We must not assume, therefore, that despair is something rare.  On the contrary, it is quite general.  And we cannot assume that just because someone doesn’t think or feel he is in despair, he is not in despair.  Nor should we think that only the person who says she is in despair is so.  On the contrary, she who says without pretense that she despairs is, in actual fact, a little nearer, a step nearer to being cured than all those who do not regard themselves as being in despair.  Yet we must concede that the normal situation is this:  that most people live without being properly conscious of being spirit, and for this reason all the so-called security and contentment with life are actually forms of despair.

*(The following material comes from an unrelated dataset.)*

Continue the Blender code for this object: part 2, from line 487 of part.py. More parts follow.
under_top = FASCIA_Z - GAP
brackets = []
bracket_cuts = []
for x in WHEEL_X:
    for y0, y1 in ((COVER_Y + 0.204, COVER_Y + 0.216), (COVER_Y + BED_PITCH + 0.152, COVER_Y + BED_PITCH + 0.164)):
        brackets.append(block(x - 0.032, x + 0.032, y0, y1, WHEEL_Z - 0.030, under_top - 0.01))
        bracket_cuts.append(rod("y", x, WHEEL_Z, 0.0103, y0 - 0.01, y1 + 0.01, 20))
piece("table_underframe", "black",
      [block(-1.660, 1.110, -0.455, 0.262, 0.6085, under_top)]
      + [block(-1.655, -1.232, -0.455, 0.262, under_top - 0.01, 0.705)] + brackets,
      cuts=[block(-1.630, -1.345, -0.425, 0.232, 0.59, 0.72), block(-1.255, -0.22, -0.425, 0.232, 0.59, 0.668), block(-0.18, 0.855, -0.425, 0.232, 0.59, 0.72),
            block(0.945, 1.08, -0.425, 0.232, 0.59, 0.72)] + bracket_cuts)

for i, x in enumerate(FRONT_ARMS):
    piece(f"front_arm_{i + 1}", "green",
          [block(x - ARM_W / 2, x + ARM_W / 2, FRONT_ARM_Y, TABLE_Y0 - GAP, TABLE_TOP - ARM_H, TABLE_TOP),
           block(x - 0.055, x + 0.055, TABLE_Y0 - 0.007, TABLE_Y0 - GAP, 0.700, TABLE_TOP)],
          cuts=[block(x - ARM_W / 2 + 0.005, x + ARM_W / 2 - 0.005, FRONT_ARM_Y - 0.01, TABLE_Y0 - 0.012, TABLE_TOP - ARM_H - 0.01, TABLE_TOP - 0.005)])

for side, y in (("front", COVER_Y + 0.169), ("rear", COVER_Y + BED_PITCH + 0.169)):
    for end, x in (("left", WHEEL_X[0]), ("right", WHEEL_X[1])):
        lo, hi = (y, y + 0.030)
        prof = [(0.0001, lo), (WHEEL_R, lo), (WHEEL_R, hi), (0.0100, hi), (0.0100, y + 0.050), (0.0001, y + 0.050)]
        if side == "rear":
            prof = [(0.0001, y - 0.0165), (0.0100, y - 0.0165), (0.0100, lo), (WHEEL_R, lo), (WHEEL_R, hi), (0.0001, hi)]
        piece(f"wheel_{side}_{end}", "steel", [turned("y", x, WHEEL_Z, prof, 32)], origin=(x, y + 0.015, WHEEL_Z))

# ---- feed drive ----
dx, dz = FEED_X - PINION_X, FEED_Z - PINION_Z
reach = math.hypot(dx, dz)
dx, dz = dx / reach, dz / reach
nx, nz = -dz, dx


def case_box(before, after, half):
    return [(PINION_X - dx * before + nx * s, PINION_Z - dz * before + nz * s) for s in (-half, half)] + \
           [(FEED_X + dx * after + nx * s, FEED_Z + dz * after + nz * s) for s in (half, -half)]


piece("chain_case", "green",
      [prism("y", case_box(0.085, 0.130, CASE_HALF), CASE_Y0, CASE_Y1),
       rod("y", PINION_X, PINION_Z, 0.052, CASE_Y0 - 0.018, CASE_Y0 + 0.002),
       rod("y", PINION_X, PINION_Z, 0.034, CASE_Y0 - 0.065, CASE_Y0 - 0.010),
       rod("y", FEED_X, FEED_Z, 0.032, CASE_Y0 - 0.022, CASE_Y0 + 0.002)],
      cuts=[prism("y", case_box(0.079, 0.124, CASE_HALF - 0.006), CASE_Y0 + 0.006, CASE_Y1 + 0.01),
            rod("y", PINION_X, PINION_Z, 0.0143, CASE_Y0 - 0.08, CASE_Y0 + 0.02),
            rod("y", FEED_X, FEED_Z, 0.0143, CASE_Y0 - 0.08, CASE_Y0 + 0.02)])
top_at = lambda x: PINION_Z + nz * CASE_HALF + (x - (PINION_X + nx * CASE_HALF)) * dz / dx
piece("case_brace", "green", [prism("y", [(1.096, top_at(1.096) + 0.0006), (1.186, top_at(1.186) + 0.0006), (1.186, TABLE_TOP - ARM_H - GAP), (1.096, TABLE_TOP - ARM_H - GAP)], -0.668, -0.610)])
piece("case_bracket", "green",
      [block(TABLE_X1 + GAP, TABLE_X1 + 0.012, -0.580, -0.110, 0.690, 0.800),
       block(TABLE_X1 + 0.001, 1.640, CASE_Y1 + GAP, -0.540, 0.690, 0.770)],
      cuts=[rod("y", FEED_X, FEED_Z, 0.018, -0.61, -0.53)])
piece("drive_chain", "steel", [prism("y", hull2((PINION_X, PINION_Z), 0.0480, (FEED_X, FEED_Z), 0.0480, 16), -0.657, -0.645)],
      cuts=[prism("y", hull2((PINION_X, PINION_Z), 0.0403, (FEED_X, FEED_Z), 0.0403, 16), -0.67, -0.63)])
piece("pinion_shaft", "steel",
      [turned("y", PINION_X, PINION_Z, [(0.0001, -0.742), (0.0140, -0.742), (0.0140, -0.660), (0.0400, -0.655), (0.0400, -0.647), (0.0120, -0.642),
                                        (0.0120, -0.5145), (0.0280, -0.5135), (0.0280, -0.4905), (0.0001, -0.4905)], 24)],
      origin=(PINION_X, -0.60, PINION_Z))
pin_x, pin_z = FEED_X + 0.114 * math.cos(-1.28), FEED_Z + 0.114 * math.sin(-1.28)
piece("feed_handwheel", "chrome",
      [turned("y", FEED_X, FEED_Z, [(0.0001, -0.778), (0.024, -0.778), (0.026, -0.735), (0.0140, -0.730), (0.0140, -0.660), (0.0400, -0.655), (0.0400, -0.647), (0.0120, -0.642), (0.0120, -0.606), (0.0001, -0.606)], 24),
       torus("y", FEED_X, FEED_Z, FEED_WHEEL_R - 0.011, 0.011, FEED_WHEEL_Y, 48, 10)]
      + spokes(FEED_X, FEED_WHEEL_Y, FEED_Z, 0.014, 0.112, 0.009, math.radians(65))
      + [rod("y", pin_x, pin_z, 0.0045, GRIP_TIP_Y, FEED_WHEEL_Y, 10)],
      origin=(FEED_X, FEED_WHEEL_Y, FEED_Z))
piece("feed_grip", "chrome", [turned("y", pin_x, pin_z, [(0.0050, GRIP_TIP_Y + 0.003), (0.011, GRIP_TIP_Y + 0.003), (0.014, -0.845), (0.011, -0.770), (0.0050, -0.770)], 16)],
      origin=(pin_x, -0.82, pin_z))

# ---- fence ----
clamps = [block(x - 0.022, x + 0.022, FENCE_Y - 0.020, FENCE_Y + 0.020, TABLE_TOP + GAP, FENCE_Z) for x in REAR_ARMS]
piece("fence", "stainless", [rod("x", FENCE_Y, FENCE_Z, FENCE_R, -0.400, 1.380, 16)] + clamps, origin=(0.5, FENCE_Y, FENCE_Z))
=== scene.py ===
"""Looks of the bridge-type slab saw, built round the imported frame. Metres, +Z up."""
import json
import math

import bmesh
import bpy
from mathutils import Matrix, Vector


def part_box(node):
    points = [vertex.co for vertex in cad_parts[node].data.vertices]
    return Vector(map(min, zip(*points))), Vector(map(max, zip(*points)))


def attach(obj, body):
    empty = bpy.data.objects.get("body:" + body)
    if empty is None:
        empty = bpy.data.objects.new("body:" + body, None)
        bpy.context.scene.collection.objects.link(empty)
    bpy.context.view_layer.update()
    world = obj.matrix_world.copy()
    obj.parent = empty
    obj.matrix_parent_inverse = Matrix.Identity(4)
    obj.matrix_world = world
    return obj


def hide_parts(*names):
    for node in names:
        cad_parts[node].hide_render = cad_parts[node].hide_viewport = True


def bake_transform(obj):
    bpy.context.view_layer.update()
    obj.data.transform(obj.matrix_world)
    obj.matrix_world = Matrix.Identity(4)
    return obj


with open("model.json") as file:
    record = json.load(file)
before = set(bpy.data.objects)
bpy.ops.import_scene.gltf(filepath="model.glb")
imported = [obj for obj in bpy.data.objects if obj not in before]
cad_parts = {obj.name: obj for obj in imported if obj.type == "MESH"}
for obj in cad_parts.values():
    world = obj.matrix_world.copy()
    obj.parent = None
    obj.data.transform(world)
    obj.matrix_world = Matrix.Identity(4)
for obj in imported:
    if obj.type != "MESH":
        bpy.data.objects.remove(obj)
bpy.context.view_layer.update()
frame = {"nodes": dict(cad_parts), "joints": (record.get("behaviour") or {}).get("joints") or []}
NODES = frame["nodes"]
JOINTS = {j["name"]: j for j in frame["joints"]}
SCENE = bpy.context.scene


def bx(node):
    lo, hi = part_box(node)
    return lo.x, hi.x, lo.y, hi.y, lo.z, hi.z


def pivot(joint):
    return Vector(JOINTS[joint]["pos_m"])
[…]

Ah!  So much is spoken about human need and misery and how to overcome it.  So much is spoken about wasting our lives.  But the only wasted life is the life of one who  has so lived it, deceived by life’s pleasures or its sorrows, that that person never became decisively, eternally, conscious of him or herself as spirit, as a self.  Or, if I may put it another way, such a person has never become aware — and gained in the deepest sense the impression — that there is a God and that that person, him or herself, is answerable to and exists before this God, and that this God can only be met by way of despair.  Alas! so many live their lives in denial, decapitated from eternity.  So many are not aware of their true destiny, defrauding themselves of this most blessed of all realities.

Soren Kierkegaard, The Sickness Unto Death, 53-54.